Ofili was the founder and prime mover behind the short-lived Freeness Project. This project involved the coming together of artists, producers, and musicians of minority ethnic groups (Asian and African) to expose the unheard-of music in other spaces. Freeness allowed the creativity of unsigned contemporary British ethnic minority artists to be heard. The tours to 10 cities resulted in Freeness Volume 1 – a compilation of works shown during the tour.

Since 2005, Ofili has lived and worked in Trinidad and Tobago, where he currently resides in Port of Spain. He also lives and works in London and Brooklyn. Ofili has utilized resin, beads, oil paint, glitter, lumps of elephant dung, and cut-outs from porn magazines as painting elements.

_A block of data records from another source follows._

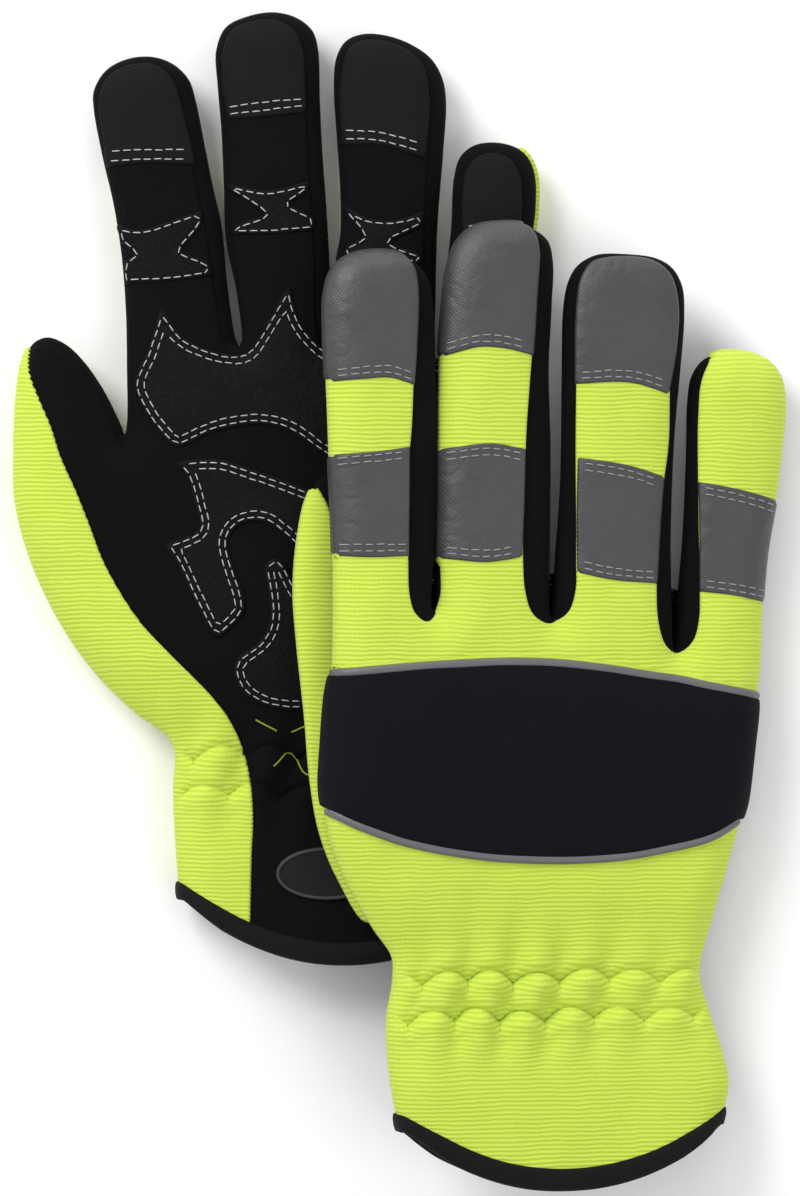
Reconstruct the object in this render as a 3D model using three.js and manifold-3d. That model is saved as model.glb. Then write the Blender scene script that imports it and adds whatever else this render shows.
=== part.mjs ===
// A pair of hi-vis work gloves lying as a loose pile: the left glove palm up on the table,
// the right glove palm down and leaning on it. Each glove is a sewn pouch: a knit back panel
// and a synthetic leather palm panel, joined edge to edge by side gussets and fourchettes,
// with a knuckle pad, piping, reflective patches, palm patches, a gathered wrist and a bound
// cuff. The last part of each finger is a stall of its own that bends about a line across the
// finger. Millimetres, +Z up, +Y towards the fingertips, z = 0 is the table.
import * as THREE from 'three';
import Module from 'manifold-3d';
import { mergeVertices } from 'three/addons/utils/BufferGeometryUtils.js';

const wasm = await Module();
wasm.setup();

// ---- driving dimensions ----
const THICKNESS = 14; // outside of a glove lying flat, palm face to back face
const CLOTH = 1.6; // panel, gusset and stall wall, with its lining
const GAP = 0.3; // clearance kept between pieces that touch
const TRIM = 1.0; // knuckle pad, piping, bands and reflectors
const PATCH = 0.8; // palm patches and badge
const HINGE_GAP = 0.6; // between a finger and its end stall, along the finger
const LEAN_OVER = THREE.MathUtils.degToRad(13.8); // tilt of the right glove on the left one
const FACE = THICKNESS / 2;
const CUFF_RISE = 14; // how far the cuff's corners are above its middle
const CUFF_HALF = 41;
const BINDING = 4.5; // width of the cuff binding tape

const COLOURS = {
  knit: [0xc8e043, 0.85],
  leather: [0x161618, 0.7],
  neoprene: [0x17171d, 0.8],
  reflective: [0x66676c, 0.45],
  piping: [0x6b6c70, 0.5],
  patch: [0x1d1d20, 0.5],
  binding: [0x151515, 0.8],
  elastic: [0xd8d8d4, 0.9],
  badge: [0x202125, 0.4],
};

// One entry a finger: where its axis crosses the knuckle line, its lean towards the thumb in
// degrees, half widths at the knuckle line and at the tip, the height of its tip, and the
// length of the end stall that bends.
const KNUCKLE_Y = 149.5;
const LEFT = {
  name: 'left',
  fingers: {
    index: { x: -37.8, lean: 10.5, base: 11.0, tip: 13.2, top: 233.5, stall: 39 },
    middle: { x: -14.2, lean: 3.5, base: 12.0, tip: 13.2, top: 243.7, stall: 40 },
    ring: { x: 12.0, lean: 0, base: 12.0, tip: 13.6, top: 239.1, stall: 40 },
    little: { x: 35.0, lean: -4.5, base: 10.0, tip: 10.8, top: 211.0, stall: 17 },
  },
  crotches: [157, 157, 147],
  rightSide: [[38.5, 17], [43.5, 30], [40, 44], [36.2, 54], [40, 68], [43.5, 92], [45, 119], [45.2, 140]],
  leftSide: [[-38.5, 17], [-42.5, 30], [-42.6, 45], [-43, 57]],
  thumbOuter: [[-43, 57], [-51.8, 62], [-62, 72.7], [-72.2, 88], [-79.9, 106], [-83.6, 121], [-83.9, 134.9]],
  thumbInner: [[-59.1, 141.1], [-58.1, 137], [-56.9, 137], [-56.4, 142]],
  thumbTip: [[-83.9, 134.9], [-84, 143], [-82.9, 150.6], [-80.6, 158.2], [-77.3, 160.8],
    [-72.2, 159], [-65.8, 153.1], [-60.7, 144.5], [-59.1, 141.1]],
};
const RIGHT = {
  name: 'right',
  fingers: {
    index: { x: -47.2, lean: 0, base: 11.4, tip: 13.0, top: 236.8, stall: 39 },
    middle: { x: -18.8, lean: -2.4, base: 14.3, tip: 14.3, top: 244.5, stall: 40 },
    ring: { x: 14.6, lean: -2.4, base: 14.3, tip: 14.8, top: 237.8, stall: 40 },
    little: { x: 42.6, lean: -5.3, base: 11.0, tip: 12.2, top: 213.3, stall: 24 },
  },
  crotches: [158, 158, 150],
  rightSide: [[38.5, 17], [43.9, 28], [42, 38], [36.5, 53], [41, 68], [47, 92], [51.3, 119], [53, 140]],
  leftSide: [[-38.5, 17], [-44.4, 32], [-44, 45], [-42.3, 58], [-49, 68], [-56.5, 80], [-59.7, 98.5],
    [-58.7, 124], [-58.6, 142]],
};
// The right glove's thumb lies folded flat under its palm; the outline is of that fold.
const FOLDED_THUMB = [[-56, 82], [-63, 99], [-65, 114], [-67.5, 134], [-68.4, 150], [-67.5, 162],
  [-65, 175], [-60.5, 181], [-54, 178], [-48, 166], [-44.5, 148], [-43.5, 120], [-44, 96], [-48, 83]];
const THUMB_THICKNESS = 7;
const THUMB_MOUTH = { x: -53, y: 97, r: 6.5 };

const KNUCKLE_PAD = {
  front: [[-55, 130.2], [-42.3, 132], [-23.8, 133.3], [-5.3, 133.6], [13.2, 131.6], [34.3, 127.6], [47.5, 124.8]],
  rear: [[43.6, 96.4], [31.7, 90.2], [15.9, 86.8], [0, 85.6], [-15.9, 85.6], [-34.3, 87.4], [-47.6, 90.8], [-55, 95]],
};
const PIPING_WIDTH = 2.0;
const PALM_PATCHES = {
  palm_patch_front: [[-46.4, 166.5], [-40.3, 160], [-28.3, 154.5], [-20.7, 161], [-14.3, 172], [-11, 163.5],
    [-2.6, 154.5], [0.5, 154], [12, 168], [20.5, 154], [30, 152], [39, 142], [36.5, 131.4], [22.2, 123.5],
    [9.4, 124.3], [-2, 128.9], [-13.5, 136], [-20.7, 138.8], [-27.6, 138.3], [-36.5, 135], [-44.1, 133.2],
    [-49.3, 141.1], [-52.6, 148]],
  palm_patch_middle: [[-43.4, 128.4], [-32.7, 129.6], [-23.7, 127.3], [-13.5, 122.5], [-3.3, 118.2],
    [9.4, 115.6], [24.8, 117.4], [35, 121.2], [34.5, 108.5], [24.8, 98.3], [12, 93.1], [1.8, 93.7],
    [-5.9, 97], [-11, 104.6], [-14.8, 109.7], [-20.7, 113.6], [-26.3, 112.5], [-29.6, 107.9],
    [-25.5, 100.3], [-24.5, 93.1], [-26.3, 87.5], [-32.9, 82.7], [-40.3, 92.6], [-45.9, 107.2],
    [-37.8, 109.5], [-36.7, 112.3], [-40.1, 118.7]],
  palm_patch_heel: [[-20.7, 101.3], [-18.1, 103.6], [-14.8, 101.2], [-11, 94], [-5.5, 85.5], [3, 81],
    [11.5, 76], [13.3, 70.2], [4.3, 65.6], [-7.9, 64.2], [-13.5, 63.5], [-20.7, 65.3], [-26.3, 69.7],
    [-28.6, 75.8], [-23.7, 80.4], [-18.6, 86], [-18.1, 91.9], [-20.7, 95.7]],
};
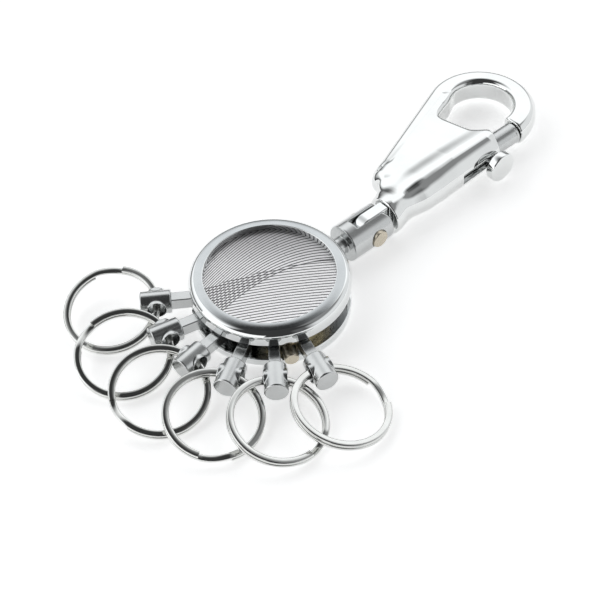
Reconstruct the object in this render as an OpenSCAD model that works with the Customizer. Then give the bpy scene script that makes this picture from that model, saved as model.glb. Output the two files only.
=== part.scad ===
// Round key organiser with six removable key rings and a swivelling bolt-snap carabiner.
// Millimetres. The body lies flat on the XY plane and is centred on the Z axis.
// The carabiner lies along +Y, and the six key rings fan out towards -Y.

/* [Body] */
// Radius of the round body over the bezel
body_r = 17; // [16:0.5:20]
// Full height of the body
body_h = 10.3; // [10.2:0.1:12]
// Radius of the recess that holds the inlay disc
inlay_r = 13.9; // [13:0.1:14.2]
// Thickness of the inlay disc
inlay_t = 0.5; // [0.3:0.1:0.6]
// Depth of the inlay face below the top of the bezel
inlay_depth = 1.3; // [1:0.1:1.4]

/* [Groove] */
// Height of the middle of the groove, and of the long axis of the clevis and snap
axis_z = 4.4; // [4.3:0.1:4.6]
// Height of the open mouth of the groove
mouth_h = 4.2; // [3.8:0.1:4.3]
// Height of the channel inside the groove
channel_h = 5.4; // [5.2:0.1:5.4]
// Radial thickness of the two lips that hold the ring holders in
lip_t = 1; // [0.8:0.1:1.2]
// Radius of the drum at the bottom of the groove
core_r = 13.2; // [12.8:0.1:13.4]

/* [Ring holders] */
// Radius of a holder's cylinder
holder_r = 2.5; // [2.4:0.05:2.6]
// Distance from the body's axis to the inner end of the cylinder
holder_start = 20.9; // [20.5:0.1:21.2]
// Distance from the body's axis to the outer end of the cylinder
holder_end = 27.4; // [27:0.1:28]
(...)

His work has been classified as "punk art." After relocating to Trinidad in 2005, Ofili began a series of blue paintings inspired by the Jab Jab or "blue devils" who participated in the Trinidad and Tobago Carnival and the Expressionist group of German and Russian artists, Der Blaue Reiter.  

These paintings often used silver acrylic backgrounds with layers of dark oil pigment. Later iterations of these works were shown at Ofili's solo show Chris Ofili: Day and Night, at The New Museum of New York, installed in a dimly lit room, causing viewers to adjust their eyes to the darkness to see the paintings. Ofili was appointed Commander of the Order of the British Empire (CBE) in the 2017 New Year Honors for art services. Ofili was included in the 2019 edition of the Powerlist, ranking the 100 most influential Black Britons.